Emeter can start/stop your custom plugin. You should specify plugins in application environment variables. sys.config example:

[
{emeter, [{plugins, [PluginModule :: atom()]}]}
]

Emeter calls PluginModule:start() which should yield ok or {error, Reason}.

Plugin example

-module(my_plugin).

-include("/path/to/emeter/include/emeter_plugin.hrl").
-export([start/0, stop/0, node_count/1, my_page_function_pt/0]).

start() ->
	emeter_page:add(<<"node_count">>
	               ,?MODULE
	               ,node_count
	               ,5
	               ,true),
	emeter_page:add(<<"high_memory_processes">>
	               ,?MODULE
	               ,high_memory_processes_pt
	               ,5
	               ,true),
	ok.

stop() ->
	emeter_page:delete(<<"node_count">>),
	emeter_page:delete(<<"high_memory_processes">>),
	ok.

 
node_count(Node) ->
	{ok, length(rpc:call(Node, erlang, nodes, []))}.

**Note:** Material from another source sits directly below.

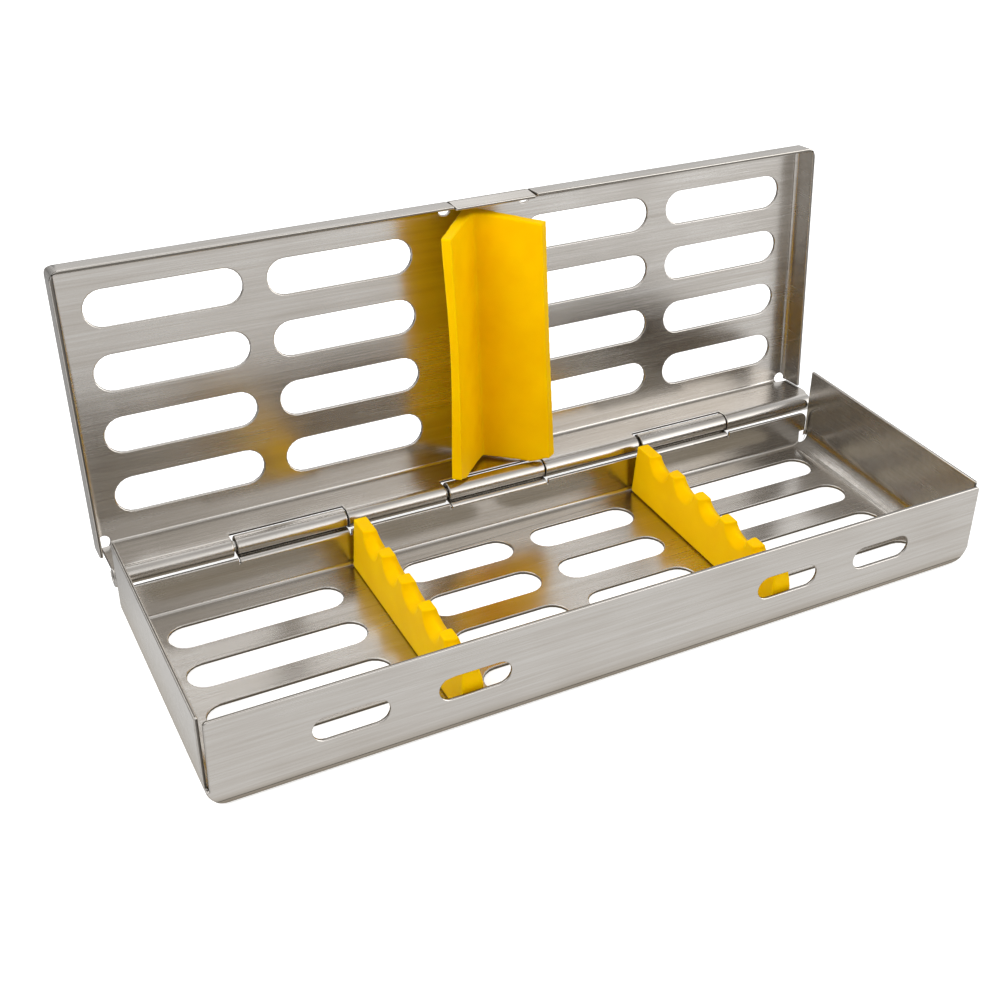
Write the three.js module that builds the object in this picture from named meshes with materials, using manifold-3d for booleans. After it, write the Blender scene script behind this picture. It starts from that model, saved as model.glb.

high_memory_processes_pt() ->
	%% Get processes of node:
	Pids = processes(),
	GetMemFoldFun =
		fun(Pid, Acc) ->
			%% I have to get process_info for each pid:
			case erlang:process_info(Pid, memory) of
				{memory, M} when M > 102400 ->
					[Pid|Acc];
				_ ->
					Acc
			end
		end,
	HighMemPids = lists:foldl(GetMemFoldFun, [], Pids),
	{ok, [erlang:pid_to_list(X) || X <- HighMemPids]}. %% For encoding to JSON

If your plugin has supervision tree and you want to start it under Emeter's supervision tree, use:

emeter_plugin_sup:start(ChildId :: term()
                       ,StartMod :: module()
                       ,StartFunc :: atom()
                       ,StartArgs :: [] | list())

This supervisor will delete your child from its children after 10 crashes.

About Emeter project

Actually i used Emeter to monitor 100 Erlang Ejabberd nodes successfully in production. But Emeter has not test suites yet, Then be careful about using emeter in production. I love pull requests from everyone, but it's good to tell me your idea, bug, ... in issues before.